Pope to young people: 'Offer the world a new face for Europe'
By Deborah Castellano Lubov
Pope Francis has urged young people to present to the world a new face of Europe.
The Pope's words came in his message sent to the European Union Youth Conference, taking place 11-13 July in the Czech Republic's capital of Prague, in which he spoke about educating young people to create a better world.
New face of Europe
In particular, the Holy Father recalled the Global Compact on Education, launched in September 2019, and how the initiative promotes an alliance between educators around the world to educate the younger generations in fraternity, as a way to work toward a better continent.
"As young Europeans," he stressed, "you have an important mission. If in the past your ancestors went to other continents, not always for noble interests, it is now up to you to present the world with a new face of Europe."
In the message published on Monday, the Holy Father told young people to work toward excellence, but in a way that always considers helping and welcoming others and protecting the environment.

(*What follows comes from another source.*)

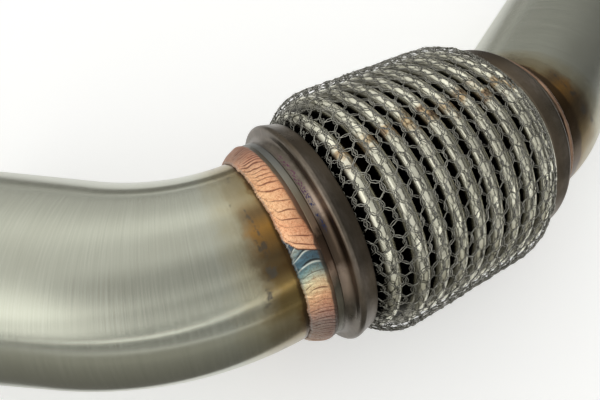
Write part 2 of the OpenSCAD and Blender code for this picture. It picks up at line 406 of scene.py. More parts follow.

The Holy Father urged them to protect the environment, and encouraged them to read his 2015 encyclical Laudato sì.
He warned against institutions that keep the status quo, but may not work toward a true betterment of the world.
Conscientious objection' to 'senseless' war
Pope Francis also lamented the ongoing "senseless war" in Ukraine, following numerous wars fought on the continent. He recalled that the desire for a united Europe in the past led to a period of peace spanning some seven decades.
"Someone has said that, if the world were ruled by women, there would not be so many wars, because those who have the mission of giving life cannot make death choices," the Pope said.
In a similar vein, he added, "I like to think that if the world were ruled by young people, there would not be so many wars." Those who have their whole life ahead of them, the Pope suggested, do not want to ruin it and throw it away, but to live it to the full.
Blessed Franz Jägerstätter
"I would like to invite you to get to know the extraordinary figure of a young objector, a young European with “a broad outlook”, who fought against Nazism during the Second World War," the Pope said, noting, "His name was Franz Jägerstätter, and he was beatified by Pope Benedict XVI."
"Franz was a young Austrian who, because of his Catholic faith, made a conscientious objection to the injunction to swear allegiance to Hitler and go to war. As a boy, he was cheerful, likeable and carefree, but as he matured, thanks also to his wife, Franziska, with whom he had three children, he changed his life and developed profound convictions. When called to arms, he refused, because he felt it was unjust to kill innocent lives."
Blessed Franz's decision, the Pope acknowledged, "triggered harsh reactions" towards him from his community, the mayor, and even members of his family.
"A priest tried to dissuade him for the sake of his family. Everyone was against him, except his wife Franziska, who, despite knowing the price to be paid, always stood by her husband and supported him to the end. Despite cajoling and torture, Franz preferred to be killed than to kill," the Pope said.
"He considered the war totally unjustified. If all the young men called to arms had done as he did, Hitler would not have been able to carry out his diabolical plans," the Pope said.
"To triumph," he added, "evil needs accomplices."
Blessed Franz Jägerstätter, the Pope told the young people, was executed in the same prison where his contemporary, Dietrich Bonhoeffer, a young German Lutheran theologian and anti-Nazi, was also imprisoned and met the same tragic end.
The Pope noted that these two young men with a “broad outlook” were killed "because they remained faithful to the ideals of their faith to the end."
Meaning of life comes from seeking the Truth
In his message, the Pope focused on different dimensions of education, including knowledge of oneself, of others and of creation, and lastly, of the beginning and end of all things.
"Dear young Europeans," he said, "I invite you to look upwards and beyond, to keep seeking the real meaning of your life, where you come from and where you are going, and the Truth, because we cannot live authentically if we do not seek the Truth. Walk with your feet firmly planted on the earth, but with a broad gaze, open to the horizon, open to the sky."
The Holy Father encouraged them to read his post-synodal Apostolic Exhortation Christus vivit, addressed especially to young people, to help them in their endeavours.
Pope Francis concluded by calling on the young people to work toward a better society and world.